#### STATED EXERCISE
Print the lines of the data, starting with the first, up to and including the line where "removable blade unit." appears.

#### RAW DATA
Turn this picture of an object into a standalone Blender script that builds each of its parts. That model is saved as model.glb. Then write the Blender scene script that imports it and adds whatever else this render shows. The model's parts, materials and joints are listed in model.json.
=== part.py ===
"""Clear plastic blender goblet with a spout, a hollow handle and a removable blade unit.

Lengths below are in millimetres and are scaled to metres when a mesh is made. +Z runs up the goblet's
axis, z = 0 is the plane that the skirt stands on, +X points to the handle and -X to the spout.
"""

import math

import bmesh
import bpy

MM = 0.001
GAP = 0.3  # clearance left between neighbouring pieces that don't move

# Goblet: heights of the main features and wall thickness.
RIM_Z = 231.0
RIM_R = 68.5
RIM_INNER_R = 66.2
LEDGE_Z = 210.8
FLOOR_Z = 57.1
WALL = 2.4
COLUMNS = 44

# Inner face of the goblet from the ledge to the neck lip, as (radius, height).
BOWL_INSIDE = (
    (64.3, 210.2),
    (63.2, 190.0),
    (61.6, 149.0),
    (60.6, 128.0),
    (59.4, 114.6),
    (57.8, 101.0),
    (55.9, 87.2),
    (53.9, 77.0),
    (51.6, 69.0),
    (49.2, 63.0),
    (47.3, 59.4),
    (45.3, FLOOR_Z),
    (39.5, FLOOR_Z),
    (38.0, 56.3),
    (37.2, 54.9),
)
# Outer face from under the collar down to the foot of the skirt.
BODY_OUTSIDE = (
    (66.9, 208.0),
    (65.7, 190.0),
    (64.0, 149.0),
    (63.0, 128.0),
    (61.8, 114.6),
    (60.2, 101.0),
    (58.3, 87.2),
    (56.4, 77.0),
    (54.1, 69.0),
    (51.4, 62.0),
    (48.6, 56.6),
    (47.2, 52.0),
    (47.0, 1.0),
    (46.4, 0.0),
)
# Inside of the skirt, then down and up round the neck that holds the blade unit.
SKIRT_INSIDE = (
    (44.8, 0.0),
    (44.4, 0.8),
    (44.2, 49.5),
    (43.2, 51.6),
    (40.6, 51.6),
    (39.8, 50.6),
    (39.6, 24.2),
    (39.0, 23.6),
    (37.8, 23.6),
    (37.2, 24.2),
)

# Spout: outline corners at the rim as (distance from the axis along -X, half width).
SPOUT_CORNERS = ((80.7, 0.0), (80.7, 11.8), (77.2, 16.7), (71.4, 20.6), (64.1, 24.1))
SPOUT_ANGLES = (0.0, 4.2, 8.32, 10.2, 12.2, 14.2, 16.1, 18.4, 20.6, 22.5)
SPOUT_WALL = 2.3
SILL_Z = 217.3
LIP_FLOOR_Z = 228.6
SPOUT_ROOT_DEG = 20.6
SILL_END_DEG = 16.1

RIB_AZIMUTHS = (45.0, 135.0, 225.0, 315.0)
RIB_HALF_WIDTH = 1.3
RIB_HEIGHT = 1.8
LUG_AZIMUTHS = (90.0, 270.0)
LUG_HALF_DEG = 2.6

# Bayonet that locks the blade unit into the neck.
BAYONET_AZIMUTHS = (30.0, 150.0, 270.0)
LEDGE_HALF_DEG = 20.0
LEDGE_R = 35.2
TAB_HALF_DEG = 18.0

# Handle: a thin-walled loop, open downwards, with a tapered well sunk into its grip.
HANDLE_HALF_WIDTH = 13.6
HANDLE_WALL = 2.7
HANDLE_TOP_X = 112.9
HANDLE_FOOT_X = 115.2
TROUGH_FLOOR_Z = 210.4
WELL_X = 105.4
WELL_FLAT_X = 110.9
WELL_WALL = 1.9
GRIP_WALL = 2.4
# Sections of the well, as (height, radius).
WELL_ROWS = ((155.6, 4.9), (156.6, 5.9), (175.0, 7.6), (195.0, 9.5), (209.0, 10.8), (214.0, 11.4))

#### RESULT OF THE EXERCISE
Turn this picture of an object into a standalone Blender script that builds each of its parts. That model is saved as model.glb. Then write the Blender scene script that imports it and adds whatever else this render shows. The model's parts, materials and joints are listed in model.json.
=== part.py ===
"""Clear plastic blender goblet with a spout, a hollow handle and a removable blade unit.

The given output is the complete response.